Object modeling scripts:
>> start
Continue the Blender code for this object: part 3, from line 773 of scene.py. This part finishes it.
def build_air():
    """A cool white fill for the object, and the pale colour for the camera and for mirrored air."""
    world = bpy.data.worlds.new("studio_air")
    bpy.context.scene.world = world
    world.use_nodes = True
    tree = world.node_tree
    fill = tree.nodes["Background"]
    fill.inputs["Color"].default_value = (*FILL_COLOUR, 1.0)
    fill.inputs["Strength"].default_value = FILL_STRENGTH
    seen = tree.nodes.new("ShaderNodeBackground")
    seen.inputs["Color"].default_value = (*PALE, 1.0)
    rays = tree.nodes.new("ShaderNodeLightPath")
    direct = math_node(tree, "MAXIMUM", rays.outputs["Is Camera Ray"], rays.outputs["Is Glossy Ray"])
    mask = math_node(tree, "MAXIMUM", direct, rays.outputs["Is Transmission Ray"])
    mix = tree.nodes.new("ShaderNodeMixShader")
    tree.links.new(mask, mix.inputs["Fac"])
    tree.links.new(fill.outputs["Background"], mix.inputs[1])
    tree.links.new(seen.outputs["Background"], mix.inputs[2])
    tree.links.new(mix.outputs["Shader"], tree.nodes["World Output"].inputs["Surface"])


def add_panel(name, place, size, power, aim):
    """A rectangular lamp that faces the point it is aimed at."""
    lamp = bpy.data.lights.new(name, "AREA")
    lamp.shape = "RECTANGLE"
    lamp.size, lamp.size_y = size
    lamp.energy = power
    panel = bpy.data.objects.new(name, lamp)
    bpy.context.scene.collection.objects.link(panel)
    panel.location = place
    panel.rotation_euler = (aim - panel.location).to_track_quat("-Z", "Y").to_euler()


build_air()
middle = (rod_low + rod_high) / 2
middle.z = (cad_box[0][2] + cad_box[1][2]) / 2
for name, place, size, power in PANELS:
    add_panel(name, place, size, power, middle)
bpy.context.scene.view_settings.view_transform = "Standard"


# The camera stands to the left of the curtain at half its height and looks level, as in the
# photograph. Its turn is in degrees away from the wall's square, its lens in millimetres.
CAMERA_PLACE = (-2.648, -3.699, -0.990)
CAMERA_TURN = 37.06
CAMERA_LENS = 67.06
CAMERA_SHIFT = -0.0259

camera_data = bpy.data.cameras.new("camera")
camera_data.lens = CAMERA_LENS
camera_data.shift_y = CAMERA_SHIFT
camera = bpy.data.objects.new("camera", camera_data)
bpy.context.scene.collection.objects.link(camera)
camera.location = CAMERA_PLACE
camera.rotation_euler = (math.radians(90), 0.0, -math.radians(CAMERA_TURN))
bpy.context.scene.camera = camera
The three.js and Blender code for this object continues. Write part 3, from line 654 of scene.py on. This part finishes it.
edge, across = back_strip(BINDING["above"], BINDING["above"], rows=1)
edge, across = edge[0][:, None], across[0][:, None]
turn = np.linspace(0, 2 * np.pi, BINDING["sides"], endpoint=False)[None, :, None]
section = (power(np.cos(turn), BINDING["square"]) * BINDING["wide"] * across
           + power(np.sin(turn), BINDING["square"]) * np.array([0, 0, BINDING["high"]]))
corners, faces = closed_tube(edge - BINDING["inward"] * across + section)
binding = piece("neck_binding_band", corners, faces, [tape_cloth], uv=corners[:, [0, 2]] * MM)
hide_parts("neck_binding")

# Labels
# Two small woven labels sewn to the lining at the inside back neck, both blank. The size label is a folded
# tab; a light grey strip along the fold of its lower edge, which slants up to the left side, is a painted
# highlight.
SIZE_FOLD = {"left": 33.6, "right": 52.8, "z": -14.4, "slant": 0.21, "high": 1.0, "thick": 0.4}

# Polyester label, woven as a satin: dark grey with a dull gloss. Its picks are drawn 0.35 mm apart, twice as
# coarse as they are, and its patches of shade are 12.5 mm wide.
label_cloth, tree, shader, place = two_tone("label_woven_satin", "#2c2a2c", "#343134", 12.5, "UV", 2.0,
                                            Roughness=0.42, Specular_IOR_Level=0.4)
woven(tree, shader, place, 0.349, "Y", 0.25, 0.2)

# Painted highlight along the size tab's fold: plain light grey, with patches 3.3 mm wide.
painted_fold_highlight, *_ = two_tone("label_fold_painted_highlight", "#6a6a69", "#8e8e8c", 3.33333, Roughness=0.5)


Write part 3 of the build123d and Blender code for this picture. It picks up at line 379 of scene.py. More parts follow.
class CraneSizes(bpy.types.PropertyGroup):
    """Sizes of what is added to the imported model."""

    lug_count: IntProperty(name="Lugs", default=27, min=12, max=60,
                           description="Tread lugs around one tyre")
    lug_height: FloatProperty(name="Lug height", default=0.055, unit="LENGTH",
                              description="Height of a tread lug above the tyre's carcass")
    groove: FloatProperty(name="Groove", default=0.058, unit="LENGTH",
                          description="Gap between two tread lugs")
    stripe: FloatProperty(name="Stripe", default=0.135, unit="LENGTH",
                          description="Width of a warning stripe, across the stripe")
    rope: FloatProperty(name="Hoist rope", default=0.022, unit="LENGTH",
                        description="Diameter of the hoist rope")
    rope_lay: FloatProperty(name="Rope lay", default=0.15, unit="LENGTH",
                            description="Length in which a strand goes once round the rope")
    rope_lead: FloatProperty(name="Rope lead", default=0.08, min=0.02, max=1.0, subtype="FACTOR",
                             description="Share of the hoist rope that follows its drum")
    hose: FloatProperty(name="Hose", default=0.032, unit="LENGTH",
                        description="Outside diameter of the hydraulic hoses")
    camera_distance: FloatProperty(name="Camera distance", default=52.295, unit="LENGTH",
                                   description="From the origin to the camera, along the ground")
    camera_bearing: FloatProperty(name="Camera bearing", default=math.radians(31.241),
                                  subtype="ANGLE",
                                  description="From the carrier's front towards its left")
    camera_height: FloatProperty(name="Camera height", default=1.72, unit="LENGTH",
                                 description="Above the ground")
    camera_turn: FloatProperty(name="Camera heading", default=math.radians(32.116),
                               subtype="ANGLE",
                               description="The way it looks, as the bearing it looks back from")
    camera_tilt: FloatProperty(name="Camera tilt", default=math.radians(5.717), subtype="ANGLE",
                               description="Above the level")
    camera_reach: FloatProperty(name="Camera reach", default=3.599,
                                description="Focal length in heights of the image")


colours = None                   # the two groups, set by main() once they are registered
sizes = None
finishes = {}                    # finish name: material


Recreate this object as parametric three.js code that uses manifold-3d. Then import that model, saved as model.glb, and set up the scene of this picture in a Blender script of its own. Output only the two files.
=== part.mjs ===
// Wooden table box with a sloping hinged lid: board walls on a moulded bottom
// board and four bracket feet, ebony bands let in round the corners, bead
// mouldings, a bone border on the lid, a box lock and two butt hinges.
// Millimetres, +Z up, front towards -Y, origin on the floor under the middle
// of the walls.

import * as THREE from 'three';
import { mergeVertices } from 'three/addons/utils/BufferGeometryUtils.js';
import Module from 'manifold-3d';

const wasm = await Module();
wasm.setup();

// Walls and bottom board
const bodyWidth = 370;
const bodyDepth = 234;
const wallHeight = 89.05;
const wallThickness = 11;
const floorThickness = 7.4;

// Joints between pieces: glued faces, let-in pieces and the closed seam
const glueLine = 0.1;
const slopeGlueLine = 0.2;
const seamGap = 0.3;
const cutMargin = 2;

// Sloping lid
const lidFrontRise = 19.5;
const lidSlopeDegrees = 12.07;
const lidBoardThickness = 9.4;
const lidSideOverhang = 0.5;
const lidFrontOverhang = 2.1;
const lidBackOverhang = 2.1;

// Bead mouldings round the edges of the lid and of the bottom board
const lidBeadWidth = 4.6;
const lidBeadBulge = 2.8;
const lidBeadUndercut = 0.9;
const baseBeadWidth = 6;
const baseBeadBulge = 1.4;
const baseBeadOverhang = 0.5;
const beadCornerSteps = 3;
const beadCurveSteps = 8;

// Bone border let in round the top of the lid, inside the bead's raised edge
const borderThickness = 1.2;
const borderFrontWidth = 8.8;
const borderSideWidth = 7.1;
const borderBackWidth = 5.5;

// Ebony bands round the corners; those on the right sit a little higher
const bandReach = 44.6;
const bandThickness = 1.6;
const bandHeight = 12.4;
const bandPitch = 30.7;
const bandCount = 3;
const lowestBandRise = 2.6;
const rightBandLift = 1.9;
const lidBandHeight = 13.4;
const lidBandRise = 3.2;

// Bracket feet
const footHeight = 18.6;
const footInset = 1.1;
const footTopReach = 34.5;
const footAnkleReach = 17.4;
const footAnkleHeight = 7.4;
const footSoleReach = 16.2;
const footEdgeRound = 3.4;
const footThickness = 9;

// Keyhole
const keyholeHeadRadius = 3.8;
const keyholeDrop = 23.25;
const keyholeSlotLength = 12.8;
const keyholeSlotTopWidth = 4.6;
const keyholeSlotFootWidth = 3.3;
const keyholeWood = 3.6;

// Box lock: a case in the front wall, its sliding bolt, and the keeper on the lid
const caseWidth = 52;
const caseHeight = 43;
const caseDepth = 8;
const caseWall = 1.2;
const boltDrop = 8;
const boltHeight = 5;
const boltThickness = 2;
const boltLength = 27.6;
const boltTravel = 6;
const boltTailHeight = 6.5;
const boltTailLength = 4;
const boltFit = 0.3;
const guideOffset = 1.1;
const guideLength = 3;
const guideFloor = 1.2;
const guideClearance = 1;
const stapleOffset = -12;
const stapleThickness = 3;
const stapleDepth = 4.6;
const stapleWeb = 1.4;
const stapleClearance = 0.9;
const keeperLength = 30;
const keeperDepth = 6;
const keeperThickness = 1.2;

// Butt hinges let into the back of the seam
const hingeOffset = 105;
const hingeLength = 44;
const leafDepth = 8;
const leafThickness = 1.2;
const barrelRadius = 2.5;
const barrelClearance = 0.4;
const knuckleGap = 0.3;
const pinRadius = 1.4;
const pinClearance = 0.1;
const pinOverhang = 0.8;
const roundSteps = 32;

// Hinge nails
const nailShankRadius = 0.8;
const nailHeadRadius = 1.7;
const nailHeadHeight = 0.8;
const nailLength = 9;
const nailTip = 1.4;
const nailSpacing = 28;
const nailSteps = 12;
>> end
→ OBJECTIVE:
Using the data above, extract exactly the lines from the one that holds "Write part 3 of" to the one that holds "what is added", both ends included, and no others.

→ WORKED SOLUTION:
Write part 3 of the build123d and Blender code for this picture. It picks up at line 379 of scene.py. More parts follow.
class CraneSizes(bpy.types.PropertyGroup):
    """Sizes of what is added to the imported model."""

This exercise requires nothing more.